Ci opponiamo alla cultura della guerra in quanto apice dell’educazione violenta e individualista, che cristallizza i concetti patriarcali di sicurezza e difesa. Vogliamo riappropriarci dei concetti di sicurezza e autodifesa costruiti attraverso i legami sociali tra le persone, senza delegare alle autorità militari o di polizia. La cultura militarista agisce facendo leva sull’oppressione che le persone subiscono nella società e nei contesti formativi, offrendo una prospettiva di forza e affermazione che segue schemi nazionalisti e patriarcali. Per scardinare questa dinamica vogliamo riappropriarci dei bisogni e dei desideri per modificare le condizioni in cui si vivono i contesti formativi, basandosi sui principi di cura, dialogo e condivisione.
Essere antimilitaristə, significa schierarsi contro ogni forma gerarchica e di dominio, significa scardinare l’immagine che la società ha della donna, significa rivendicare l’autodeterminazione e la costruzione di un mondo basato su altri sistemi possibili, che non prevedano la sopraffazione ma l’orizzontalità, il riconoscimento dell’altrə, sicuramente non fondati su una presunta identità nazionale, e che garantiscano l’auto-sostentamento attraverso il mutualismo e la responsabilità condivisa. Spezzare le catene patriarcali vuol dire distruggere le istituzioni totalitarie, a partire dagli eserciti, da tutte le “forze di sicurezza” e dalle loro prigioni, per gettare le basi di un mondo realmente inclusivo da condividere assieme senza gerarchie, senza dogmi e senza confini. Soprattutto in questo momento dove gli scenari di guerra si moltiplicano dalla Palestina, al Libano, al Sudan e contemporaneamente nelle nostre città si prevedono misure sempre più restrittive come quelle proposte dal ddl1660.

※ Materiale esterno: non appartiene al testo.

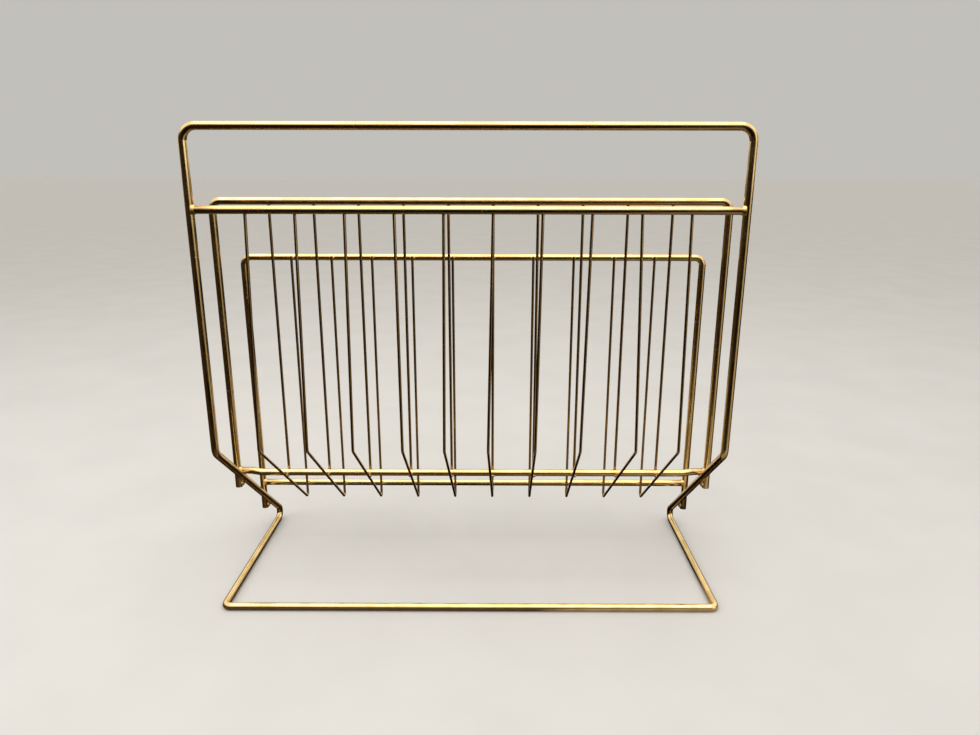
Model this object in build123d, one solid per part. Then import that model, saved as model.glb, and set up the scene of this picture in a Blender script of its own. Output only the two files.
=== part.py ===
from build123d import *

import math
import os

# Magazine rack bent and welded from round brass-plated rod and wire.
#
# One closed loop of rod makes the carrying handle, the two sides, the slope below
# them and the foot on the floor. Two upside-down U hoops stand behind the front,
# with their legs welded to the outer flanks of the sloping rods. Ten basket wires
# run from the front rail down under the magazines and up to the rear hoop, and ten
# straight wires fill the middle hoop, so there is a pocket on each side of it.
#
# +X runs along the rack, +Y from front to back and +Z up, in millimetres. The
# origin is on the floor, in the middle of the rack's footprint. A setback is a
# distance behind the centre line of the foot's front bar.

# Stock
rod_diameter = 6.0
wire_diameter = 2.3

# Wires across the rack, and the space from the frame's side to the first of them
wire_count = 10
wire_margin = 38.0

# Outer frame, on the rod's centre line
frame_width = 400.0
front_setback = 14.5
handle_height = 375.5
knee_height = 130.5
slope_angle = 39.2
handle_bend = 10.0
knee_bend = 10.0
heel_bend = 6.5
foot_bend = 5.0

# Front rail, and the room between it and the handle for a hand
hand_room = 51.5

# Middle hoop, the divider between the two pockets, and its rail
middle_hoop_setback = 72.5
middle_hoop_height = 322.0
joggle_margin = 3.0
joggle_run = 9.0
joggle_bend = 12.0

# Rear hoop, set in from the frame's heel, and its rail above the basket wires' toes
rear_hoop_inset = 35.8
rear_hoop_height = 270.5
rear_rail_rise = 13.5

# Both hoops
hoop_bend = 7.0
leg_overrun = 7.5

# Basket wires: their knees stand above the frame's, and their toes above its slope
basket_knee_setback = 8.0
basket_knee_rise = 4.5
basket_toe_rise = 2.5
basket_knee_bend = 4.0
basket_toe_bend = 2.5
wire_end_overrun = 1.2

# How far each basket wire's knee wanders sideways from its even place
knee_drift = (-1.5, 0.0, -0.5, 2.0, -1.5, -3.5, -3.0, -4.0, 3.0, 0.0)

# Welds: how deep a rail's end is seated, the fillet round it with its thin outer
# lip, and the nugget under each leg
weld_seat = 0.4
weld_leg = 1.2
weld_lip = 0.2
nugget_radius = 2.0
nugget_drop = 4.5

# Worked out from the sizes above
rod_radius = rod_diameter / 2
wire_radius = wire_diameter / 2
rod_on_rod = rod_diameter
wire_on_rod = rod_radius + wire_radius
slope = math.radians(slope_angle)
half_frame = frame_width / 2
half_hoop = half_frame + rod_on_rod
wire_pitch = (frame_width - 2 * wire_margin) / (wire_count - 1)
front_rail_height = handle_height - rod_on_rod - hand_room


# The corner that the slope and the floor rail would make without its bend, and the
# back of the bend itself, which is the back of the whole rack
heel_corner = front_setback + (knee_height - rod_radius) / math.tan(slope)
heel_back = heel_corner - heel_bend / math.tan(slope / 2) + heel_bend + rod_radius
foot_front = -rod_radius
middle_of_footprint = (heel_back + foot_front) / 2
rear_hoop_setback = heel_corner - rear_hoop_inset


def slope_height(setback):
    """Height of the frame's sloping rods above a given setback."""
    return knee_height - (setback - front_setback) * math.tan(slope)


def at(x, setback, height):
    """A point in the rack's own frame."""
    return Vector(x, setback - middle_of_footprint, height)


def bent(points, bends, diameter):
    """Round stock along straight runs joined by bends."""
    line = FilletPolyline(*points, radius=bends)
    section = Plane(origin=line @ 0, z_dir=line % 0) * Circle(diameter / 2)
    return sweep(section, path=line)


def straight(start, end, diameter):
    """A straight length of round stock with square ends."""
    line = Line(start, end)
    section = Plane(origin=start, z_dir=end - start) * Circle(diameter / 2)
    return extrude(section, amount=line.length)


def save(name, shape):
    """Write one sub-part under its node's name."""
    shape.label = name
    export_step(shape, f"parts/{name}.step")


def outer_frame():
    """The closed loop: half of it is bent, then mirrored and joined."""
    half = bent(
        [
            at(0, front_setback, handle_height),
            at(half_frame, front_setback, handle_height),
            at(half_frame, front_setback, knee_height),
            at(half_frame, heel_corner, rod_radius),
            at(half_frame, 0, rod_radius),
            at(0, 0, rod_radius),
        ],
        [handle_bend, knee_bend, heel_bend, foot_bend],
        rod_diameter,
    )
    return half + mirror(half, about=Plane.YZ)


def hoop(setback, height):
    """An upside-down U whose legs pass the sloping rods and end just below them."""
    foot = slope_height(setback) - leg_overrun
    return bent(
        [
            at(-half_hoop, setback, foot),
            at(-half_hoop, setback, height),
            at(half_hoop, setback, height),
            at(half_hoop, setback, foot),
        ],
        [hoop_bend, hoop_bend],
        rod_diameter,
    )


def upright(x, setback, low, high):
    """A stretch of rod that a rail's end is seated on."""
    return straight(at(x, setback, low), at(x, setback, high), rod_diameter)


def seated(rail, x, setback, height):
    """A rail with its two ends hollowed to fit the uprights that they butt against."""
    reach = 2 * rod_diameter
    for side in (-1, 1):
        rail = rail - upright(side * x, setback, height - reach, height + reach)
    return rail


def front_rail():
    end = half_frame - rod_radius + weld_seat
    rail = straight(
        at(-end, front_setback, front_rail_height),
        at(end, front_setback, front_rail_height),
        rod_diameter,
    )
    return seated(rail, half_frame, front_setback, front_rail_height)


def rear_rail():
    end = half_hoop - rod_radius + weld_seat
    rail = straight(
        at(-end, rear_hoop_setback, rear_rail_height),
        at(end, rear_hoop_setback, rear_rail_height),
        rod_diameter,
    )
    return seated(rail, half_hoop, rear_hoop_setback, rear_rail_height)


# The basket wires' long slope, from knee to toe, and the rail just above the toes
toe_setback = rear_hoop_setback - wire_on_rod
basket_knee_height = knee_height + basket_knee_rise
basket_toe_height = slope_height(toe_setback) + basket_toe_rise
rear_rail_height = basket_toe_height + rear_rail_rise
basket_slope = math.atan2(
    basket_knee_height - basket_toe_height,
    toe_setback - basket_knee_setback,
)


def basket_height(setback):
    """Height of the basket wires' long slope at a given setback."""
    return basket_knee_height - (setback - basket_knee_setback) * math.tan(basket_slope)


# The middle rail lies on the basket wires, and its ends step up over the frame
middle_rail_height = basket_height(middle_hoop_setback) + wire_on_rod / math.cos(basket_slope)
middle_rail_end_height = slope_height(middle_hoop_setback) + rod_on_rod / math.cos(slope)
joggle_outer = half_frame - rod_radius - joggle_margin
joggle_inner = joggle_outer - joggle_run


def middle_rail():
    end = half_hoop - rod_radius + weld_seat
    left = [
        at(-end, middle_hoop_setback, middle_rail_end_height),
        at(-joggle_outer, middle_hoop_setback, middle_rail_end_height),
        at(-joggle_inner, middle_hoop_setback, middle_rail_height),
    ]
    right = [Vector(-point.X, point.Y, point.Z) for point in reversed(left)]
    rail = bent(left + right, [joggle_bend] * 4, rod_diameter)
    return seated(rail, half_hoop, middle_hoop_setback, middle_rail_end_height)


def wire_places():
    """Even places across the rack, centred on the origin."""
    return [wire_pitch * (index - (wire_count - 1) / 2) for index in range(wire_count)]


def basket_wire(x, drift):
    """One wire from behind the front rail, under the pockets and up to the rear hoop."""
    # The front run leans forward from the back of the front rail to its knee
    drop = front_rail_height - basket_knee_height
    lean = front_setback - basket_knee_setback
    reach = math.hypot(drop, lean)
    turn = math.atan2(lean, drop) + math.asin(wire_on_rod / reach)
    length = math.sqrt(reach**2 - wire_on_rod**2) + wire_end_overrun
    top_setback = basket_knee_setback + length * math.sin(turn)
    top_height = basket_knee_height + length * math.cos(turn)
    return bent(
        [
            at(x, top_setback, top_height),
            at(x + drift, basket_knee_setback, basket_knee_height),
            at(x, toe_setback, basket_toe_height),
            at(x, toe_setback, rear_hoop_height + wire_end_overrun),
        ],
        [basket_knee_bend, basket_toe_bend],
        wire_diameter,
    )


def divider_wire(x):
    """One straight wire behind the middle hoop's top and its rail."""
    setback = middle_hoop_setback + wire_on_rod
    return straight(
        at(x, setback, middle_rail_height - wire_end_overrun),
        at(x, setback, middle_hoop_height + wire_end_overrun),
        wire_diameter,
    )


def both_sides(piece):
    """A piece and its mirror image on the other side of the rack."""
    return Compound(children=[piece, mirror(piece, about=Plane.YZ)])


def rail_welds(rail, x, setback, height):
    """Fillets of braze round a rail's ends, where they butt against the uprights."""
    root = Plane(origin=at(rod_radius - weld_leg - x, setback, height), z_dir=(1, 0, 0))
    brim = root * Circle(rod_radius + weld_leg)
    lip = root.offset(2 * weld_leg) * Circle(rod_radius + weld_lip)
    collar = loft([brim, lip])
    reach = 2 * rod_diameter
    return both_sides(collar - rail - upright(-x, setback, height - reach, height + reach))


def leg_welds(setback):
    """Nuggets of braze in the corners under the sloping rods, where a hoop's legs pass."""
    side = half_frame + rod_radius
    height = slope_height(setback) - nugget_drop
    # The ball's poles point at the middles of the rod and the leg, so both are cut away.
    across = nugget_drop * math.cos(slope)
    towards_rod = Vector(rod_radius, across * math.sin(slope), across * math.cos(slope))
    nugget = Plane(at(-side, setback, height), z_dir=towards_rod) * Sphere(nugget_radius)
    leg = upright(-half_hoop, setback, height - rod_diameter, height + rod_diameter)
    knee = at(-half_frame, front_setback, knee_height)
    heel = at(-half_frame, heel_corner, rod_radius)
    return both_sides(nugget - leg - straight(knee, heel, rod_diameter))


def build():
    os.makedirs("parts", exist_ok=True)
    frame = outer_frame()
    rail_front = front_rail()
    rail_middle = middle_rail()
    rail_rear = rear_rail()
    hoop_middle = hoop(middle_hoop_setback, middle_hoop_height)
    hoop_rear = hoop(rear_hoop_setback, rear_hoop_height)

    save("outer_frame", frame)
    save("front_rail", rail_front)
    save("middle_hoop", hoop_middle)
    save("middle_rail", rail_middle)
    save("rear_hoop", hoop_rear)
    save("rear_rail", rail_rear)

    for number, (x, drift) in enumerate(zip(wire_places(), knee_drift), start=1):
        save(f"basket_wire_{number:02d}", basket_wire(x, drift))
        save(f"divider_wire_{number:02d}", divider_wire(x))

    save("front_rail_welds", rail_welds(rail_front, half_frame, front_setback, front_rail_height))
    middle_collars = rail_welds(rail_middle, half_hoop, middle_hoop_setback, middle_rail_end_height)
    save("middle_rail_welds", middle_collars - frame)
    save("rear_rail_welds", rail_welds(rail_rear, half_hoop, rear_hoop_setback, rear_rail_height))
    save("middle_hoop_welds", leg_welds(middle_hoop_setback))
    save("rear_hoop_welds", leg_welds(rear_hoop_setback))


build()
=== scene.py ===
import math
import random

import bmesh
import bpy
from bpy.props import FloatProperty, FloatVectorProperty, IntProperty, PointerProperty
from bpy.types import Operator, Panel, PropertyGroup
from mathutils import Matrix, Vector


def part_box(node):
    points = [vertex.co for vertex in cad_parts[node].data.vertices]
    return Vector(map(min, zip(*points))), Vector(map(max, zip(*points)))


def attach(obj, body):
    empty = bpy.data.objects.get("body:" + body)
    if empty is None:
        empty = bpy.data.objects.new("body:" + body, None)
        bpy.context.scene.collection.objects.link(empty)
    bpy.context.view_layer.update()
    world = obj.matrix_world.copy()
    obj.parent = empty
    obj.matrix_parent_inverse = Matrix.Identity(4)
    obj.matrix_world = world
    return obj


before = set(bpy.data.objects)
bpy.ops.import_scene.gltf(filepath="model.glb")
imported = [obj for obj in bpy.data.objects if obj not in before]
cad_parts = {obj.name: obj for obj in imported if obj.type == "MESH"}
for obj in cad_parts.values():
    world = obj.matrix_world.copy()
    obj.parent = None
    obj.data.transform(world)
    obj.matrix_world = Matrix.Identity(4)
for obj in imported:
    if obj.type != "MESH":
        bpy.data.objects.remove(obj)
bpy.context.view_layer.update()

bl_info = {
    "name": "Magazine Rack Finish",
    "version": (1, 0, 0),
    "blender": (4, 5, 0),
    "location": "View3D > Sidebar > Rack",
    "description": "Worn brass plating, braze beads and a studio for a wire magazine rack",
    "category": "Object",
}

# The rack stands on the floor at z = 0, with its handle side towards -Y. All lengths
# are in metres.

RAILS = ("front_rail", "middle_rail", "rear_rail")
BENT_RODS = ("outer_frame", "middle_hoop", "rear_hoop")
DIVIDER_WIRES = tuple(sorted(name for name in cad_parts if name.startswith("divider_wire")))
BASKET_WIRES = tuple(sorted(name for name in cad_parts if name.startswith("basket_wire")))
WELDS = tuple(sorted(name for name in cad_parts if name.endswith("_welds")))


def middle(node):
    """The middle of a sub-part's box."""
    low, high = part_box(node)
    return (low + high) / 2


def span(node):
    """The size of a sub-part's box."""
    low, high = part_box(node)
    return high - low


ROD_RADIUS = span("front_rail").z / 2


# The room that the metal mirrors: a window to the front right, a pale wall close
# behind, dim walls elsewhere, and dark boards that catch some light near the rack
WINDOW = (0.84, -0.54, 0.0)
LEFT = (-1.0, 0.0, 0.0)
CEILING = (1.30, 1.25, 1.12, 1.0)
BACK_WALL = (0.66, 0.62, 0.54, 1.0)
WALL_FOOT = (0.60, 0.54, 0.44, 1.0)
FRONT_WALL = (0.022, 0.015, 0.010, 1.0)
WINDOW_LIGHT = (1.45, 1.36, 1.18, 1.0)
WINDOW_SHEEN = (0.42, 0.36, 0.27, 1.0)
DARK_BOARDS = (0.006, 0.004, 0.003, 1.0)
BROWN_BOARDS = (0.034, 0.020, 0.009, 1.0)
NEAR_BOARDS = (0.11, 0.085, 0.055, 1.0)

# The share of that room's light that falls on matt surfaces
MATT_SHARE = 0.72

# Softboxes, with powers in watts
OVERHEAD = {"place": (0.0, -0.25, 1.5), "aim": (0, 0, 0.1), "size": 1.6, "power": 13}
SIDE_FILL = {"place": (-1.3, -0.7, 0.9), "aim": (0, 0, 0.15), "size": 0.8, "power": 5}
SOFTBOX_COLOUR = (1.0, 0.965, 0.91)

# Half the width of the studio's floor
FLOOR_REACH = 40

# Roughness where each kind of piece still shines, and how much of it is specked
ROD_FINISH = {"polish": 0.15, "cover": 0.40}
RAIL_FINISH = {"polish": 0.15, "cover": 0.42}
WIRE_FINISH = {"polish": 0.17, "cover": 0.36}
WELD_FINISH = {"polish": 0.34, "cover": 0.55}

# How strongly each kind of wear, and the painted shade on undersides, colours, roughens and marks
# the plating
CLOUD_DULLING = 0.75
# Painted shade: how far the undersides darken towards the tarnish colour
UNDERSIDE_PAINTED_SHADE = 0.55
UNDERSIDE_SOFTNESS = 0.6
STAIN_DIRT = 0.6
SPECK_DIRT = 0.65
SPECK_METAL = 0.6
CLOUD_ROUGHNESS = 0.10
SPECK_ROUGHNESS = 0.30
GRAIN_HEIGHT = 0.12
RELIEF_STRENGTH = 0.35
RELIEF_DEPTH = 0.0002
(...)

Inoltre al salone sono presenti moltissime università ed istituti privati, i cosiddetti Its Academy. Il chiaro tentativo, già perseguito da questo governo, è quello di istituire una scuola-azienda fondata sulla separazione tra la teoria e la prassi, tra chi pensa e chi fa, tra licei e istituti. Questo rafforzando la morsa dello sfruttamento, enfatizzando il paradosso dell’alternanza scuola-lavoro: non più il “solo” lavoro gratuito dellə studentə per le aziende, adesso sono lə studentə a dover pagare per poter lavorare senza retribuzione.

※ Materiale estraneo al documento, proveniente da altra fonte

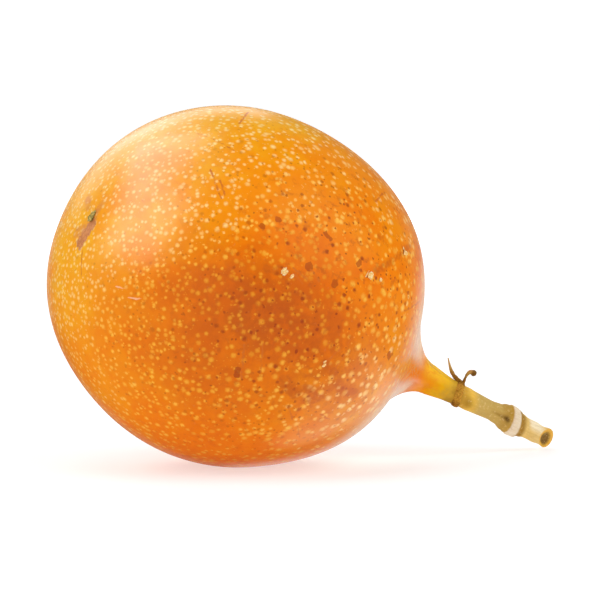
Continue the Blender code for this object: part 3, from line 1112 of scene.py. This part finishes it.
def make_style_stub():
    """The style's dried foot: a ribbed, leaning cone sunk a little into the blossom end."""
    foot = body_point(unit(stub_foot() + np.array(STUB_RAISE)))
    out = unit(foot)
    lean = unit(out * 0.8 + np.array((1.0, 0.0, 1.0)))
    side = unit(np.cross(out, (0.0, 0.0, 1.0)))
    up = np.cross(side, out)
    turn = turns(STUB_AROUND)
    flat = np.cos(turn)[:, None] * side + np.sin(turn)[:, None] * up
    height = STUB_HEIGHT * STUB_SWELL
    rows = []
    for share in np.linspace(STUB_PROFILE[0][0], STUB_PROFILE[-1][0], STUB_ROWS):
        middle = foot + (lean * max(share, 0.0) + out * min(share, 0.0)) * height
        radius = STUB_RADIUS * STUB_SWELL * eased(share, STUB_PROFILE)
        ribs = 1.0 + 0.16 * np.cos(5 * turn + 2.0 * share) + 0.07 * np.cos(11 * turn + 9.0 * share)
        rows.append(middle + flat * (radius * ribs)[:, None])
    tip = foot + lean * height
    root = foot - 0.3 * STUB_HEIGHT * out
    mesh = mesh_of("style_foot", rows_and_faces(np.array(rows), root, tip))
    store(mesh, "own", points_of(mesh) / MM)
    graph = Graph("dry_style")
    own = graph.attribute("own", "Vector")
    fibre = graph.noise(own, 0.22, 3.0, 0.65)
    colour = graph.mix(graph.between(fibre, 0.38, 0.62), *STUB_COLOURS)
    material = graph.finish(colour, 0.6, ((fibre, 0.00010),))
    show("style_foot", mesh, material, "style_stub")


# ---- the studio

CAMERA_RISE = math.radians(3.5)
CAMERA_DISTANCE = 0.600
CAMERA_LENS = 189.5
AIM_RIGHT = 0.0120  # the frame's middle, from the middle of the fruit's body
AIM_DOWN = 0.0024

# Soft lights: azimuth from the camera's side towards its right, rise, width, height, glow
LIGHT_DISTANCE = 1.6
DIFFUSERS = {
    "key": (-66, 40, 1.1, 1.1, 2.7),
    "left": (-96, 10, 1.4, 0.5, 1.5),
    "front": (-10, 10, 1.2, 0.5, 1.6),
    "fill": (66, 34, 1.7, 1.5, 2.2),
    "rim": (-150, 30, 0.8, 0.8, 2.6),
    "back": (174, 32, 2.2, 0.8, 2.2),
    "top": (-50, 76, 0.8, 0.8, 2.8),
}
# The ones that show as gloss, and light nothing else
GLEAMS = {
    "key_gleam": (-67, 37.5, 1.3, 1.2, 8.3),
    "high_gleam": (-120, 58, 1.1, 1.0, 6.6),
    "rim_gleam": (-150, 32, 0.9, 1.0, 1.5),
    "back_gleam": (-172, 28, 0.8, 0.5, 1.8),
    "left_gleam": (-158, 6, 0.8, 0.8, 0.2),
    "right_gleam": (160, -16, 1.1, 0.9, 0.55),
    "low_gleam": (114, -46, 1.5, 1.2, 1.9),
    "backdrop": (165, -8, 2.2, 1.3, 0.25),
}
ROOM_GLOW = 0.06
NEAR_FLOOR_GLOW = 0.55
FAR_FLOOR_GLOW = 1.0
SEEN_ROOM_GLOW = 1.1
FLOOR_COLOUR = (0.55, 0.55, 0.55)
WHITE = (1.0, 1.0, 1.0)


def make_camera():
    camera = new_object("camera", bpy.data.cameras.new("camera"))
    back = Vector((0.0, -math.cos(CAMERA_RISE), math.sin(CAMERA_RISE)))
    up = Vector((0.0, math.sin(CAMERA_RISE), math.cos(CAMERA_RISE)))
    camera.location = CENTRE + back * CAMERA_DISTANCE
    aim = CENTRE + Vector((AIM_RIGHT, 0.0, 0.0)) - up * AIM_DOWN
    camera.rotation_euler = (aim - camera.location).to_track_quat("-Z", "Y").to_euler()
    camera.data.lens = CAMERA_LENS
    camera.data.clip_start = 0.01
    bpy.context.scene.camera = camera


def make_floor():
    """A white floor that grows brighter away from the fruit, so that it meets the white room."""
    half = 40.0
    corners = [(-half, -half, 0), (half, -half, 0), (half, half, 0), (-half, half, 0)]
    mesh = bpy.data.meshes.new("floor")
    mesh.from_pydata(corners, [], [(0, 1, 2, 3)])
    graph = Graph("white_floor")
    at = graph.node("ShaderNodeTexCoord").outputs["Object"]
    distance = graph.vector("LENGTH", at, output=1)
    glow = graph.between(distance, 0.4, 1.6, NEAR_FLOOR_GLOW, FAR_FLOOR_GLOW)
    graph.feed(graph.shader.inputs["Emission Color"], WHITE)
    graph.feed(graph.shader.inputs["Emission Strength"], glow)
    mesh.materials.append(graph.finish(FLOOR_COLOUR, 1.0, (), 0.0))
    floor = new_object("floor", mesh)
    floor.visible_glossy = False


def make_softbox(name, azimuth, rise, width, height, glow, gleams):
    """A soft light aimed at the fruit, as bright in itself as glow times a white surface.

    It either shows in gloss or lights the colours beneath.
    """
    azimuth = math.radians(azimuth)
    rise = math.radians(rise)
    level = math.cos(rise)
    out = Vector((math.sin(azimuth) * level, -math.cos(azimuth) * level, math.sin(rise)))
    data = bpy.data.lights.new(name, "AREA")
    data.shape = "RECTANGLE"
    data.size = width
    data.size_y = height
    data.energy = glow * math.pi * width * height
    lamp = new_object(name, data)
    lamp.visible_glossy = gleams
    lamp.visible_diffuse = not gleams
    lamp.location = CENTRE + out * LIGHT_DISTANCE
    lamp.rotation_euler = out.to_track_quat("Z", "Y").to_euler()


def make_room():
    """White where the camera sees past the floor, and nearly dark as a light."""
    world = bpy.data.worlds.new("white_room")
    world.use_nodes = True
    tree = world.node_tree
    background = tree.nodes["Background"]
    background.inputs["Color"].default_value = (*WHITE, 1.0)
    seen = tree.nodes.new("ShaderNodeLightPath").outputs["Is Camera Ray"]
    strength = tree.nodes.new("ShaderNodeMapRange")
    strength.inputs["To Min"].default_value = ROOM_GLOW
    strength.inputs["To Max"].default_value = SEEN_ROOM_GLOW
    tree.links.new(seen, strength.inputs["Value"])
    tree.links.new(strength.outputs[0], background.inputs["Strength"])
    bpy.context.scene.world = world


def make_studio():
    make_camera()
    make_floor()
    make_room()
    for lights, gleams in ((DIFFUSERS, False), (GLEAMS, True)):
        for name, settings in lights.items():
            make_softbox(name, *settings, gleams)
    bpy.context.scene.view_settings.view_transform = "Standard"


make_studio()
make_rind()
make_flakes()
make_stem()
make_flower_remains()
make_style_stub()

Per non parlare dell’altro dibattito previsto dal titolo “il benessere dei nostri studenti”, a cui ancora una volta prende parte un esponente delle forze dell’ordine. Come nudm chiediamo un’educazione sessuale e affettiva vera, che riguarda la persona nella sua totalità e tiene insieme gli aspetti fisici, cognitivi, emozionali, sociali e interattivi della sessualità. Un’educazione che tutela la salute riproduttiva e sessuale, ma anche una misura di prevenzione primaria della violenza di genere e dei fenomeni discriminatori. Questi incontri invece hanno solo lo scopo di tessere paure sulle conseguenze, non modelli relazionali alternativi che prevengano o eliminino la possibilità che si verifichino atti di cyberbullismo o violenza di genere. Per contrastare la violenza di genere non servono pene più dure ma è necessario rivoluzionare la società in cui viviamo partendo da come da bambinə interiorizziamo l’idea di mascolinità/femminilità, di potere/sottomissione, di gerarchia e di forza. Rifiutiamo un sistema educativo che trasmetta gli unici valori di "Dio, Patria e famiglia" e alimenta la cultura della violenza. È necessario investire nell’istruzione, nella casa e nella salute e lottare per i diritti per tuttə, da nord a sud, senza autonomia differenziata o altri privilegi. Basta economia di guerra. Basta guerra interna e basta guerra esterna. Inoltre il benessere del ə studentə è messo a dura prova dalla pervasività dell’ideologia del merito. Nell’ansia da prestazione, nella paura di non farcela, nel terrore dell’umiliazione pubblica e della violenza verbale se non si raggiunge quello che viene deciso da qualcunə altrə come “l’abbastanza necessario”, si annidano malessere e necessità inespresse o silenziate. Ci opponiamo a una scuola meritocratica che esercita, nascondendosi dietro il premio ai migliori, esclusione classista da un lato, allineamento e assoggettamento ai modelli e ruoli previsti, dall’altro.
Se questa è la scuola che la Provincia di Pistoia immagina, noi siamo qui a contrastarla con forza. Il 23 novembre, per il 9° anno consecutivo scenderemo in piazza a Roma al grido di “Disarmiamo il patriarcato”. Disarmare il patriarcato significa quindi spezzare le armi proprie di questo sistema di oppressione come il ricatto del lavoro, la militarizzazione dei territori, la violenza di genere, la violenza sessuale, l’educazione sessista e coloniale, il ricatto del permesso di soggiorno, il razzismo e la violenza istituzionali, la piramide della violenza e la cultura dello stupro".